L’une et les autres voulaient témoigner que, en dépit de l’opinion prêtée à la majorité des français qui considèrent être protégés par l’état d’urgence, il en est d’autres, fussent-ils minoritaires, que cet état d’exception inquiète d’autant plus qu’il n’est pas adapté à la menace terroriste, comme le relève le professeur François Saint-Bonnet dans une revue juridique : « l'état d'urgence est largement dépourvu d'efficacité pour faire face à la menace djihadiste - une mise en examen en lien avec le terrorisme pour près de trois mille perquisitions (Le Monde.fr, 8 janv. 2016) - même si on ne peut lui ôter sa part de productivité psychologique.
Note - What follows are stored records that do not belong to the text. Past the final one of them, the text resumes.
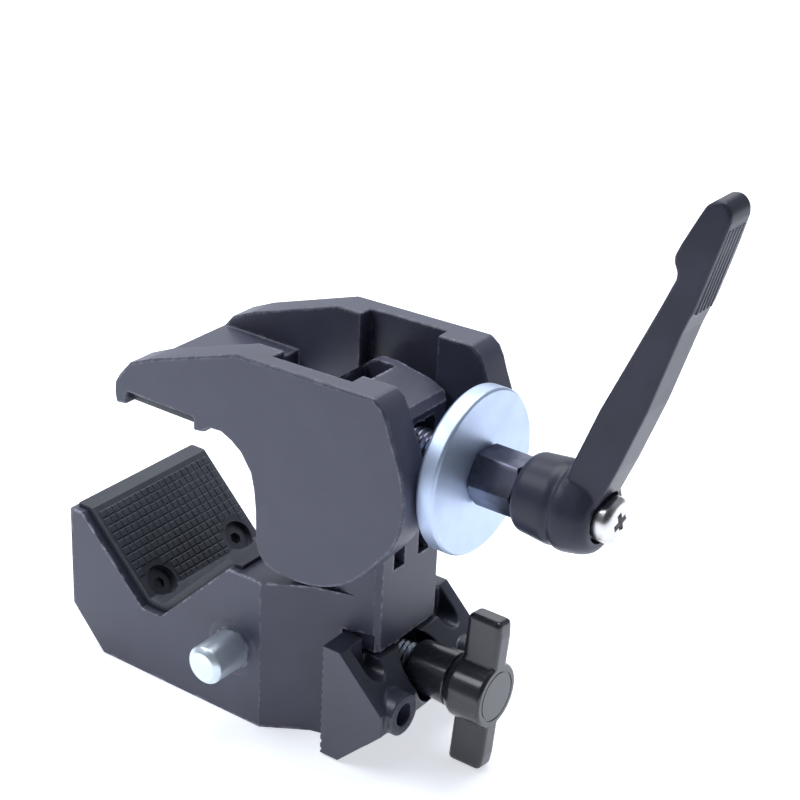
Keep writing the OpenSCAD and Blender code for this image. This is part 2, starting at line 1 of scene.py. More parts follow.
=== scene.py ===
import json
import math

import bmesh
import bpy
from mathutils import Matrix, Vector

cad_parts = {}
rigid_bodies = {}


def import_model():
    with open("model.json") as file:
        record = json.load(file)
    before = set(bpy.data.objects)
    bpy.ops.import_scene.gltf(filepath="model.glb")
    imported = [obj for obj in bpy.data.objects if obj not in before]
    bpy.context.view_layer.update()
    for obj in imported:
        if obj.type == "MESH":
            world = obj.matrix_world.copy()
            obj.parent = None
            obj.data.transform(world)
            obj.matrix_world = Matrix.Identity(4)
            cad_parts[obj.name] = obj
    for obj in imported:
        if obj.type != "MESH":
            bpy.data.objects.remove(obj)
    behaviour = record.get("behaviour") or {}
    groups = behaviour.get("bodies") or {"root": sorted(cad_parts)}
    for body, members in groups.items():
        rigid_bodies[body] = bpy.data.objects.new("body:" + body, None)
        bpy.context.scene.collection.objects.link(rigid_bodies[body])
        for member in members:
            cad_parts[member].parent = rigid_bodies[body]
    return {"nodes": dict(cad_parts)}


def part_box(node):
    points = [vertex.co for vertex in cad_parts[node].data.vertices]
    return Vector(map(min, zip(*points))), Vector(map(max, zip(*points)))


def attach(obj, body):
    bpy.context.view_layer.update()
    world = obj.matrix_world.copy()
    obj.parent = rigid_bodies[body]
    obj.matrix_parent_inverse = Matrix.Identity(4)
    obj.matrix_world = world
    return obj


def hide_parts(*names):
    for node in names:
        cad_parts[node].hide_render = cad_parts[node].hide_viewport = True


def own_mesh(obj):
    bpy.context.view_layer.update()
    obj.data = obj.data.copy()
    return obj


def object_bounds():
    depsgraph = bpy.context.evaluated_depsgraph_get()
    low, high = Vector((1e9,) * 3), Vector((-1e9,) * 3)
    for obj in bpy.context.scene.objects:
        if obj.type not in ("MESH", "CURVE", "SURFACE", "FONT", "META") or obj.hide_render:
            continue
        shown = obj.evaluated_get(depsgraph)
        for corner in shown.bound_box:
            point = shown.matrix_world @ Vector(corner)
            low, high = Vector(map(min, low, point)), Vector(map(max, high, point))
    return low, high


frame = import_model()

MM = 0.001
MM_PER_M = 1000.0
NODES = frame["nodes"]
cad_low, cad_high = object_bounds()


# ---------------------------------------------------------------- small tools

def span(node, axis):
    """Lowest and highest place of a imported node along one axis, in millimetres."""
    low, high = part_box(node)
    return low[axis] / MM, high[axis] / MM


def middle(node, axis):
    low, high = span(node, axis)
    return (low + high) / 2


def new_piece(name, mesh):
    obj = bpy.data.objects.new(name, mesh)
    bpy.context.scene.collection.objects.link(obj)
    return obj


def from_bmesh(name, bm):
    """Turns mesh code drawn in millimetres into an object in metres."""
    bmesh.ops.scale(bm, vec=(MM, MM, MM), verts=bm.verts)
    mesh = bpy.data.meshes.new(name)
    bm.to_mesh(mesh)
    bm.free()
    return new_piece(name, mesh)


def settle(obj):
    """Bakes an object's modifiers into a plain mesh."""
    depsgraph = bpy.context.evaluated_depsgraph_get()
    mesh = bpy.data.meshes.new_from_object(obj.evaluated_get(depsgraph))
    obj.modifiers.clear()
    obj.data = mesh
    return obj


def shade(obj, angle=35):
    """Smooth faces with crisp breaks at corners above the angle."""
    mesh = obj.data
    mesh.polygons.foreach_set("use_smooth", [True] * len(mesh.polygons))
    bm = bmesh.new()
    bm.from_mesh(mesh)
    limit = math.radians(angle)
    for edge in bm.edges:
        edge.smooth = len(edge.link_faces) == 2 and edge.calc_face_angle(0) < limit
    bm.to_mesh(mesh)
    bm.free()
    return obj


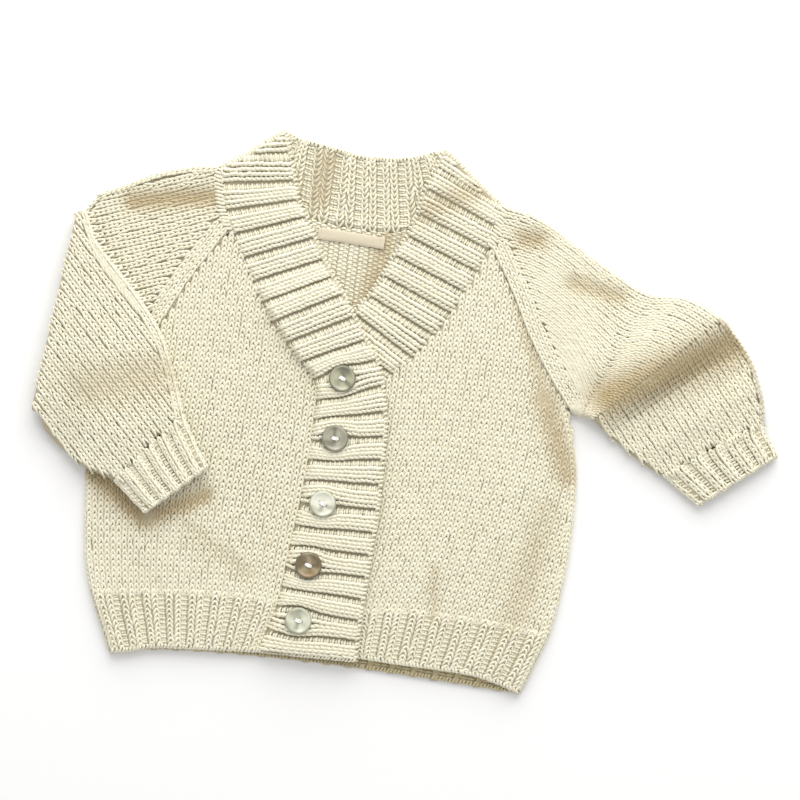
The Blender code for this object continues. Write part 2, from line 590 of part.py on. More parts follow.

Il faut y mettre fin à présent (cela aurait dû être fait après la COP21, pour laquelle le contrôle de « zone » pouvait être justifié) et cesser d'y voir, avec ou sans constitutionnalisation, un outil juridique adéquat. Ce qui ne préjuge d'ailleurs pas de son efficacité pour faire face aux situations pour lesquels il a été conçu : autonomistes armés, insurgés politiques, etc. La lutte contre le terrorisme djihadiste passe surtout par la qualité du renseignement numérique et humain, c'est-à-dire par une action sans frontières spatiales et de long terme pour laquelle des outils juridiques suffisants existent, même s'ils sont moins visibles, donc moins médiatiques ».
En dépit de son sens, l’ordonnance Ligue des droits de l’homme est destinée à demeurer, du point de vue de la demanderesse et des intervenants en demande, comme l’expression d’un acte de résistance morale et intellectuelle contre le maintien de pouvoirs exceptionnels au profit de l’administration, fussent-ils contrôlés par le juge administratif. Pour l’honneur.